Moiraine meets with Blue Sitter Maigan in the public baths, where they speak of Siuan’s weakening grasp on the Aes Sedai and the Trollocs’ ability to appear unexpectedly in the Two Rivers. Maigan wants Moiraine to stay at the Tower to support Siuan, which is problematic given with the whole Dragon Reborn situation. Next, Egwene and Perrin are found. Perrin’s in rough shape after his torture at the Whitecloaks’ hands. Moiraine plays a little with the truth when she speaks with Ewgene, but is greatly relieved to receive her dead Sisters’ rings. Egwene tells her Valda is dead and of Perrin’s connections to the wolves, and neither of them know if it’s a sign about Perrin being the Dragon.

That evening we find Moiraine has received a message through the use of a painting on her wall, and the Aes Sedai uses a weave to make a door to… somewhere else. That place is Tel’aran’rhiod, the World of Dreams, a place that right now resembles Siuan’s childhood home in Tear. The Amyrlin Seat waits for her there, and it becomes clear the two public enemies are lovers in private, sharing a relationship and mission going back to when they were accepted, and a now-dead Aes Sedai spoke prophecy about the Dragon’s rebirth in their presence. Moiraine urges Siuan to banish her from the Tower to save that mission, and is convinced one of the five is the Dragon, Nynaeve being the latest and least likely possibility. It appears this is the first time Moiraine and Siuan have been together for years, and with her banishment it may be many years more before they are together again.

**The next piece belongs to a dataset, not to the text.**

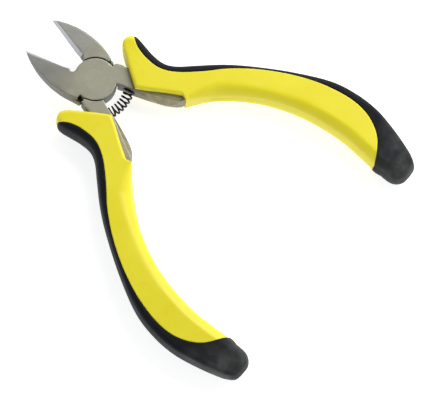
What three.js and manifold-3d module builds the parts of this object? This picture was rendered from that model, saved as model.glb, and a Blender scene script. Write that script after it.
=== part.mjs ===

The next morning, back in the real world, Liandrin threatens to tell the Hall about Moiraine’s interest in the Two Rivers folk, leading Moiraine to cut Liandrin off at the knees with her own secret knowledge. Moiraine and Lan meet briefly with the Ogier Loial before bringing Egwene and Nynaeve to meet with the Amyrlin Seat. Nynaeve wants nothing to do with Siuan’s false praise and cuts to the chase; Siuan swiftly puts her in her place. Back in the Hall, Moiraine’s refusal to publicly speak of her mission gives Siuan a reason to Banish her from the Tower, an exile compelled by the Oath Rod, until she is summoned once more by the Amyrlin. Our party together once more they meet at the site of an old ruin that turns out to be a Waygate, an entrance to a parallel dimension allowing swift travel across the continent. As Moiraine channels open the Waygate the party moves through but is shocked to see Mat, freshly healed but still weak, refuse to join them. He stayed behind as the portal closes, leaving the group in utter blackness.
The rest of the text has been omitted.